With the progression from pony to horse comes a jump in competition level as well, something Scharbo found intimidating at first. With help from Teall, however, she is learning to manage her nerves and persevere, even through the difficult times, by taking things one step at a time. Scharbo has also made efforts to maintain her confidence in her riding by practicing nearly every day, something that has recently been made easier thanks to her family’s move to Wellington to become full-time residents.
“If there’s a magic potion for nerves, I haven’t found it yet! This sport challenges me every day I get on my horses, whether I am in the show ring or not,” Scharbo said. “The one thing that keeps me going is knowing that there is always another ride and there is always another show. If I didn’t have a good lesson, or a good show, I need to break my ride down stride-by-stride and figure out why, so the next ride goes better than the last.”
Like Scharbo, 14-year-old Raine Whitman has confronted her fair share of trials as a young equestrian. In January 2021, Whitman started a fresh partnership with a new horse, a shift that takes copious amounts of patience and diligence in order to be successful. While this is not her first horse, Whitman’s junior riding career is at a pivotal point as she gears up to start competing in the “Big Eq,” one of the most competitive divisions in junior equestrian sport. Whitman experienced excellent results with her previous horse at some of the nation’s most prestigious competitions in 2020.
However, now more than ever, her resilience is being tested as she learns her new horse and makes strides toward the upper level of junior competition.
“The hardest part of any transition is trusting in the process and not allowing frustration to get the better of you if the results are different than your expectations. It’s important to keep working hard and stay focused,” she said. “Thankfully, the transition to my new horse, Clearano Z, happened early in the season, so it was the perfect time to get straight into the show ring and start building our relationship. He was already at my barn, Carriage Hill Farms, before I purchased him. That was a huge help for me in understanding the type of ride he needs because my trainers already knew him really well. He is a very willing partner and enjoys his job, which made the process of learning a new partner really fun.”
With a positive mindset and a strong support system in place, Whitman has turned the challenges before her into learning opportunities every step of the way. In true athlete fashion, she has used her moments of uncertainty to fuel her ambition and drive.
“I think hard work and dedication have helped me progress and move up through the divisions,” Whitman said. “I am focused in my training on learning the necessary skills to get to the next level. I am dedicated to learning as much as I can outside of my lessons as well, like riding without stirrups, and riding extra horses or ponies to gain experience while strengthening my leg and balance, which improves all aspects of my riding.”
For 29-year-old Brittany Hildebrand, the transition from her junior career to now competing as an adult amateur all the while balancing a busy school schedule posed a new set of challenges that many young equestrians of a similar age find themselves facing. As a graduate student in the marketing program at Baylor University, Hildebrand not only has to juggle a demanding school schedule, but she is also very involved in the care and maintenance of her own show horses.

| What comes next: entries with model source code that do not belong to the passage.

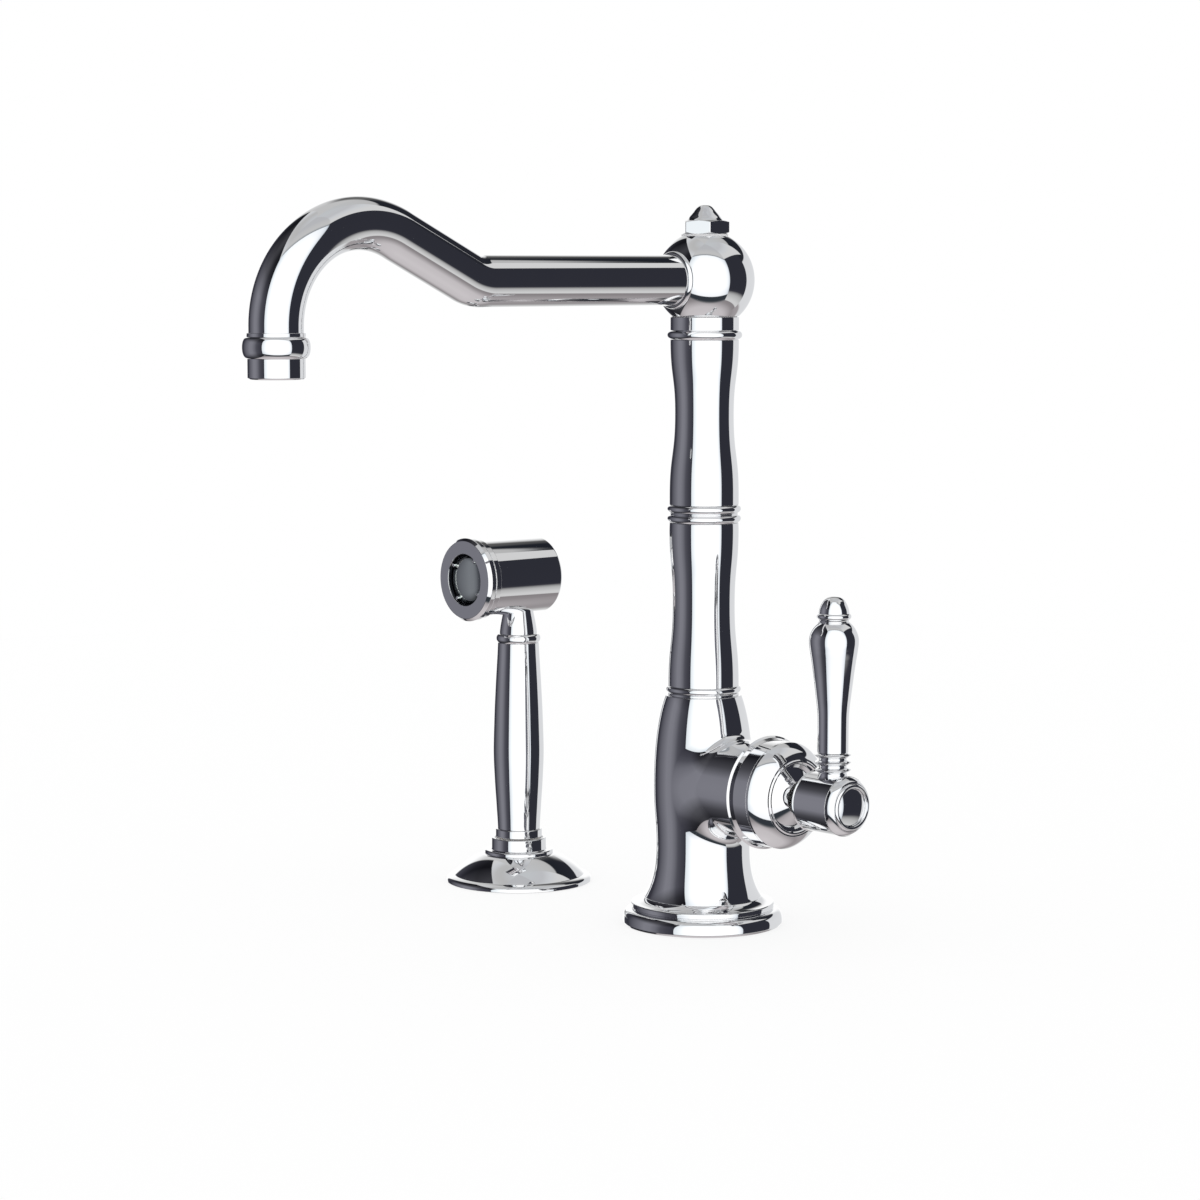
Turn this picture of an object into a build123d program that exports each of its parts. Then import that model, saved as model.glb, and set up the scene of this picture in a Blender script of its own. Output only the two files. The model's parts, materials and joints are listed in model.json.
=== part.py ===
# Two-hole kitchen faucet: a turned column with a side lever valve, a swivelling
# ball-top spout and a separate side spray on its own stand.
# Millimetres. Origin: centre of the faucet's base, on the deck. +Z is up, the spout
# points to -Y, the lever valve lies along +X and the side spray stands at -X.
from build123d import *
from math import asin, cos, degrees, radians, sin, sqrt, tan
import os

os.makedirs("parts", exist_ok=True)

# ---------------------------------------------------------------- fits and gaps
play = 0.05  # radial play of screwed and pushed-in joints
running = 0.05  # radial clearance of a shaft that turns or slides
air = 0.3  # gap between faces that move past each other
wall = 2.0  # wall of the turned brass shells

# ---------------------------------------------------------------- faucet stack
deck_gap = 0.3  # metal stands this far off the deck, on the gasket
gasket_h = 1.2
flange_h = 12.3
flange_r = 36.0
flange_top_r = 27.2
body_h = 91.2
body_foot_r = 26.2
body_waist_r = 21.2
body_waist_z = 33.0
body_belly_r = 22.5
body_belly_z = 64.0
body_shoulder_r = 17.1
foot_pull = 5.4  # how far the foot's flare runs up before it turns
waist_pull = 9.0
belly_pull = 17.0
ring_h = 4.2
ring_bead_r = 16.9
lower_h = 73.0
lower_foot_r = 15.95
lower_waist_r = 14.0
lower_top_r = 15.65
mid_ring_h = 8.0
mid_bead_r = 16.6
upper_h = 73.0
upper_foot_r = 15.6
upper_waist_r = 13.2
upper_top_r = 15.4
collar_h = 10.0
collar_bead_r = 16.8
column_bore_r = 11.5
riser_r = 8.5
riser_wall = 1.5
block_r = 17.0
block_h = 20.0
port_circle_r = 10.5
port_r = 4.5
port_depth = 11.0
way_r = 3.0
diverter_h = 10.0
diverter_depth = 19.8  # below the body's top
stud_r = 3.4
stud_depth = 14.0

# ---------------------------------------------------------------- ball and finial
ball_r = 22.26
ball_seat_r = 15.6
ball_crown_r = 11.1
stem_r = 9.0
stem_bore_r = 6.5
stem_thread_r = 5.0
washer_h = 1.2
crown_washer_h = 0.8
hex_flats = 19.7
hex_h = 6.0
finial_h = 6.8
o_ring_d = 1.6
o_ring_low = 8.6  # below the ball's centre
o_ring_high = 9.4

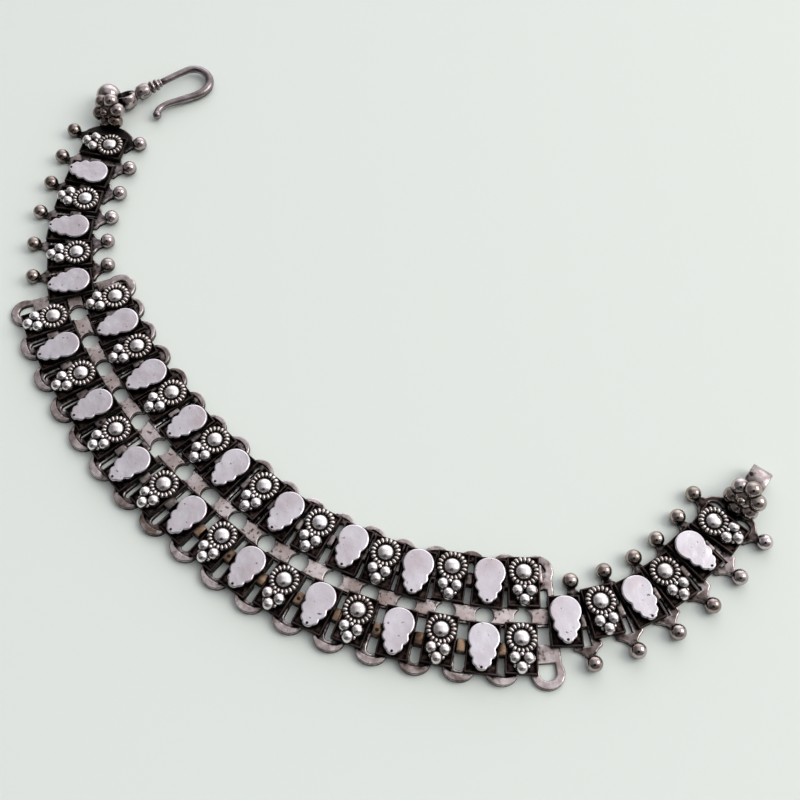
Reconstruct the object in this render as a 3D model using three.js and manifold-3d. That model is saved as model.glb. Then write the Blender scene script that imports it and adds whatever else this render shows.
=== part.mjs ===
// Articulated silver strap bracelet, laid open and flat in a curve, its hook at the upper left
// and its eye at the right. Millimetres, +Z up, the origin at the middle of the underside.
// Columns of set boxes sit across the strap, and pierced cross links join one column to the next.
// In the frame of a column, x runs along the strap and y across it, to the inside of the curve.
import * as THREE from 'three';
import { mergeVertices } from 'three/addons/utils/BufferGeometryUtils.js';
import Module from 'manifold-3d';

const wasm = await Module();
wasm.setup();

// Driving sizes

const pitch = 6; // from one column to the next
const rowOffset = 5.2; // each row's middle from the strap's, where it has two rows
const strap = { hookSide: 6, twoRow: 17, eyeSide: 6 }; // columns in each part of the strap

// How the strap lies: the first column's place and heading, then the turn at each joint.
const firstColumn = { x: -55.4, y: 51.4, heading: -103.4 };
const bends = [
  { joints: 2, turn: 2 },
  { joints: 4, turn: 8 },
  { joints: 2, turn: 5 },
  { joints: 6, turn: 3 },
  { joints: 5, turn: 5 },
  { joints: 4, turn: 4 },
  { joints: 2, turn: 11.5 },
  { joints: 3, turn: 8.5 },
];

const box = { along: 4.9, across: 7.8, under: 1, top: 1.7 };
const lug = { thick: 0.4, from: 1.9, to: 3.3 }; // drops through the cross link beside it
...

“It has definitely been a trial-and-error process,” Hildebrand said. “I’ve had to work really hard to find what schedule works best for me and my horses in this phase of my life. I’m very lucky to have a great support system in place with my trainers Conan and Becky O’Connor and my barn team, who help me every day, but I’m extremely hands-on and active in all aspects of my horses’ management.”
While each week looks different based on the needs of her horses and her rigorous school schedule, Hildebrand has settled into a bit of a rhythm while showing in Wellington this season.
“Mondays are our off-days for the horses, so I can be fully dedicated to school. My classes are in six-week, online sessions, and while most people might think online school is easier, the turnaround time for assignments is tight. Other days, I typically am at the barn from 8 a.m. to 2 p.m., and then can give myself an hour break before diving into my schoolwork through the evening. When I’m showing, I have to get a bit more creative with my schedule. If I have a big assignment due, I may need to rely more on my support team to help me. Every week looks a little different, but we adjust to make sure the horses are getting the daily management they need and to allow myself the time necessary to be successful in school.”
With her recent move up in competition level to the High Amateur-Owners and an overall goal of establishing consistency in her riding this circuit, maintaining a flexible rhythm is essential in all areas of Hildebrand’s life at this stage.
No matter what stage of their riding they might be in, young equestrians of all ages must demonstrate an innate ability to roll with the punches and adjust to new obstacles on a daily basis.
From transitioning to new divisions, adapting to new horses and demonstrating the ability to balance all aspects of their busy lives, the hurdles may seem never ending. But it is the passion for the sport and their love for the horses that unites these riders, who are at very different places in their lives — and those two things make all of the trials and tribulations a worthwhile endeavor.